Abbas has referred many times over the past few weeks to the “success of the Iran nuclear deal” - which was signed after the EU, the US and Iran came together - and seems to be hoping for a similar outcome in the Israeli-Palestinian conflict.
Daniel Levy, a former Israeli negotiator and now head of the Middle East and North Africa programme at the European Council on Foreign Relations, told MEE: “One potential advantage of the French approach would be that one could move beyond American exclusive management of peace efforts, with the French and others playing a greater role and being less hamstrung than the Americans.”
Another side to this push, commentators say, is a French attempt to play a larger role in the Middle East as the US attempts to untangle itself from the poisoned role of "international policeman".
A week before Vimont’s visit, US Vice President Joe Biden was in Jerusalem, Tel Aviv and Ramallah. But he had nothing new to offer on peace talks, mirroring the apparent skepticism of President Barack Obama of the chance of resolution before he leaves the White House next January.
“There are two schools of thought,” said Dr Mahdi Abdul Hadi, who heads the think-tank Palestinian Academic Society for the Study of International Affairs (PASSIA). “Either the French will replace the Americans as mediators, or the French initiative is part of a shared Western agenda, and it is a division of labour between the Europeans and the Americans.”

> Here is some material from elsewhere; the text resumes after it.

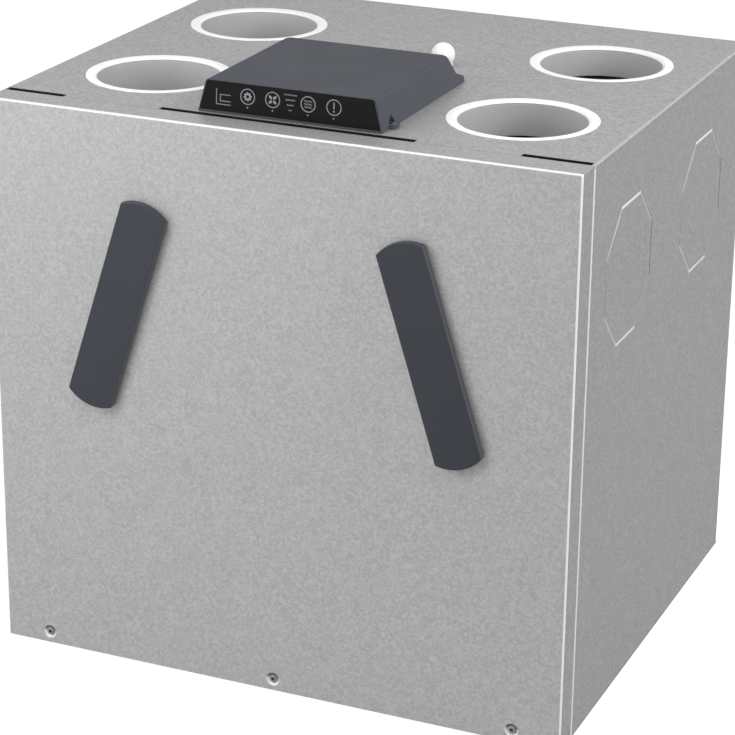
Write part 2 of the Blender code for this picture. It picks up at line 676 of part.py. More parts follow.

Hadi said there was also a domestic dimension to France's sudden interest.
“The French want to convey a message to their French constituency that they follow what is happening in the Middle East, specifically after the Paris attacks."
Zalzburg agreed: “For France, it is primarily about domestic politics. There are significant Jewish and Muslim communities in France that are affected by the tensions between Israel and the Palestinians."
When asked if that would be a legitimate reason to lead a peace initiative between Israel and Palestine, a former Palestinian negotiator answered: "Well, whatever it takes."